Que cherche alors à faire l’État français par son action fiscale ? En premier lieu, inciter les gens à être spontanément plus généreux, sur le motif, paternaliste dans le bon sens du mot, que les dons privés créent un lien social que le jeu spontané des comportements privés laisse souvent de côté1. C’est cet objectif qui semble clairement mis en échec. Ensuite, de substituer le grand public à ses services administratifs dans le choix des dépenses de solidarité. Mais il y a là aussi une déception : le rapport fait le constat d’une très grande stabilité des associations receveuses. Il n’est donc pas forcément utile ni que l’État assume en direct, par ses services administratifs, le choix des dépenses de solidarité, ni qu’il donne en quelque sorte mandat au grand public de choisir les associations qui pourraient s’en charger. Il lui suffirait simplement de s’acquitter de la tâche – purement administrative – de choisir les associations à qui les fonds doivent être confiés, fonds qui seraient directement issus de la collecte fiscale2. A passer par le canal des contribuables, on oblige les associations à de coûteuses actions de marketing pour « attirer le chaland ». Ces dépenses sont utiles en ce qu’elles obligent l’association à bien définir sa cible et ses moyens, et la contraignent à une certaine transparence.

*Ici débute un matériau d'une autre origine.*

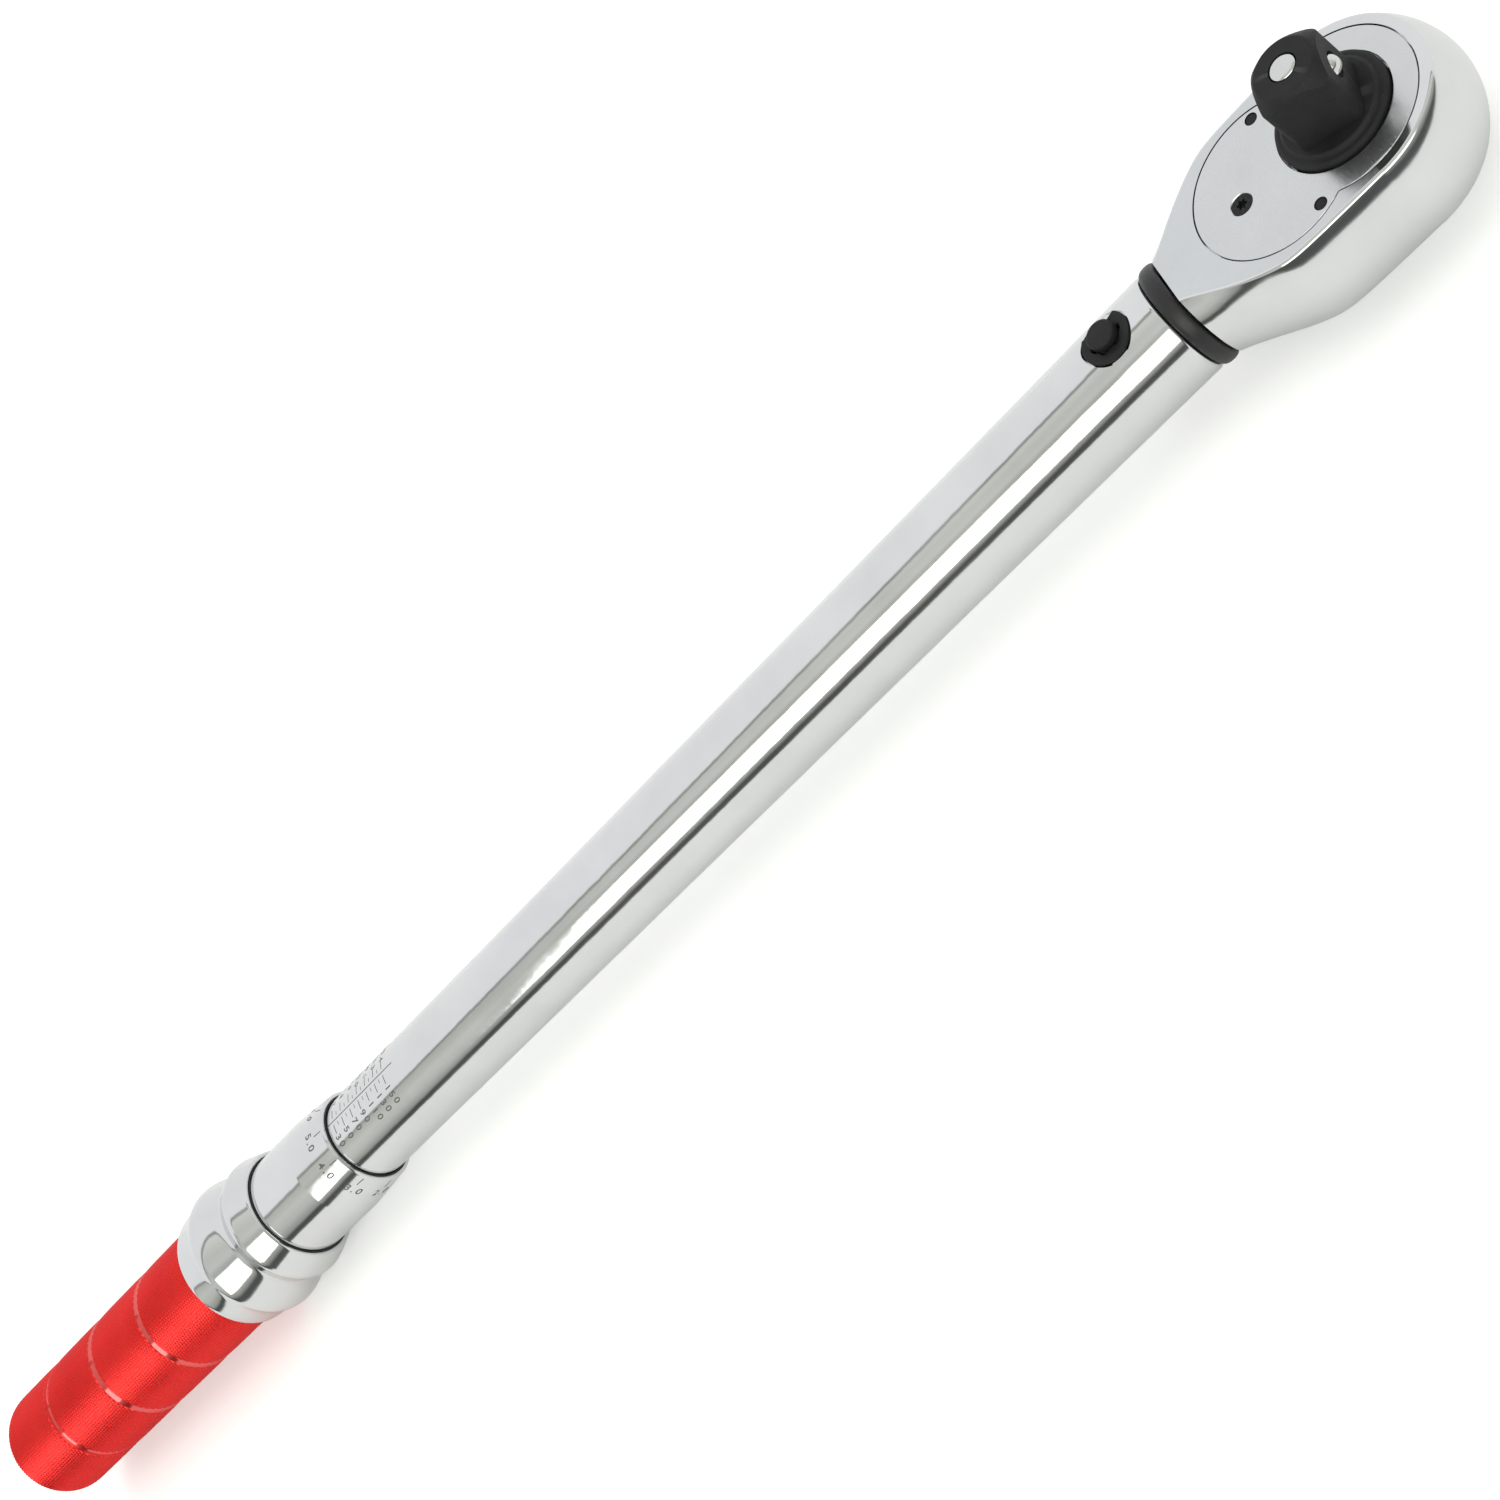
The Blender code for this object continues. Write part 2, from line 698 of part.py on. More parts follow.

Mais leur coût est loin d’être négligeable. Une estimation de ces coûts commerciaux les met entre 1/5 et 1/3 des sommes collectées, ce qui veut dire que le gros de l’effort direct des ménages (600 M€) est tout simplement dépensé à collecter le financement. Le jeu est franchement à somme nulle. (Accessoirement, on regrette le manque de consolidation statistique des financements publics et associatifs en France, qui permettrait de faire un bilan précis de leur rôle.)

 

Ce constat est partagé en grande partie par les services de l’État, du moins du côté de Bercy. Pour autant, il manque de nouvelles idées pour pousser de façon plus efficace les gens à davantage de générosité. Parmi les idées retenues :

 

  • Retenir la formule du crédit d’impôt plutôt que de la réduction, ceci à la fois pour que les gens « sentent » plus directement l’effort de l’État, et aussi pour corriger cette anomalie que les personnes les plus modestes qui participent à des actions de charité ne bénéficient pas pour autant de relais public faute d’acquitter d’impôt sur le revenu3.
  • Utiliser le canal des loteries, comme dans les pays scandinaves, ce qui voudrait dire que les recettes fiscales ou parafiscales lié au Loto, au PMU ou aux jeux dans les casinos iraient intégralement aux œuvres caritatives, avec une sélection publique des associations disposant d’un mandat de gestion des sommes.
  • Favoriser fiscalement les donations au moment du legs plutôt que par économie sur l’impôt sur le revenu (ou sur l’ISF). On sait à quel point ce moyen est utilisé aux États-Unis, et popularisé désormais par Bill Gates et Warren Buffett. Reconnaissons qu’il est là-bas fortement stimulé par le très haut niveau de l’impôt sur le patrimoine au moment des héritages, avec une estate tax qui monte très rapidement à 50% du patrimoine légué, un fait que la droite politique en France omet toujours de considérer.

 

A tout le moins, une réflexion s’impose sur la bonne façon d’exprimer la générosité privée.

 

1. Pour citer le rapport et pour justifier ce paternalisme : « Le geste de don comme un vecteur de lien social : en donnant à une association caritative, je prends conscience de ma place et de mon rôle dans la société. (…).Les adeptes de ce point de vue sont donc conduits à considérer non seulement le montant total collecté, mais également le nombre de donateurs. »
2. En pratique, l’État assume déjà de fortes dépenses en faveur des associations sous forme de subventions directes et de facturations de service. Par ailleurs, pour éviter certains effets d’aubaine en faveur d’associations qui occupent intelligemment un créneau très visible, par exemple le Téléthon, qui bénéficie du relais de la télévision publique à une heure de grande écoute, l’État songe à un mécanisme de redistribution des sommes collectées en faveur d’associations moins favorisées d’un point de vue marketing.
3. Le rapport cité montre que ce ne sont pas les hauts revenus qui participent le plus aux dons privés en proportion de leur revenu ; ce sont plutôt les revenus intermédiaires. On est bien loin du comportement caritatif des riches américains.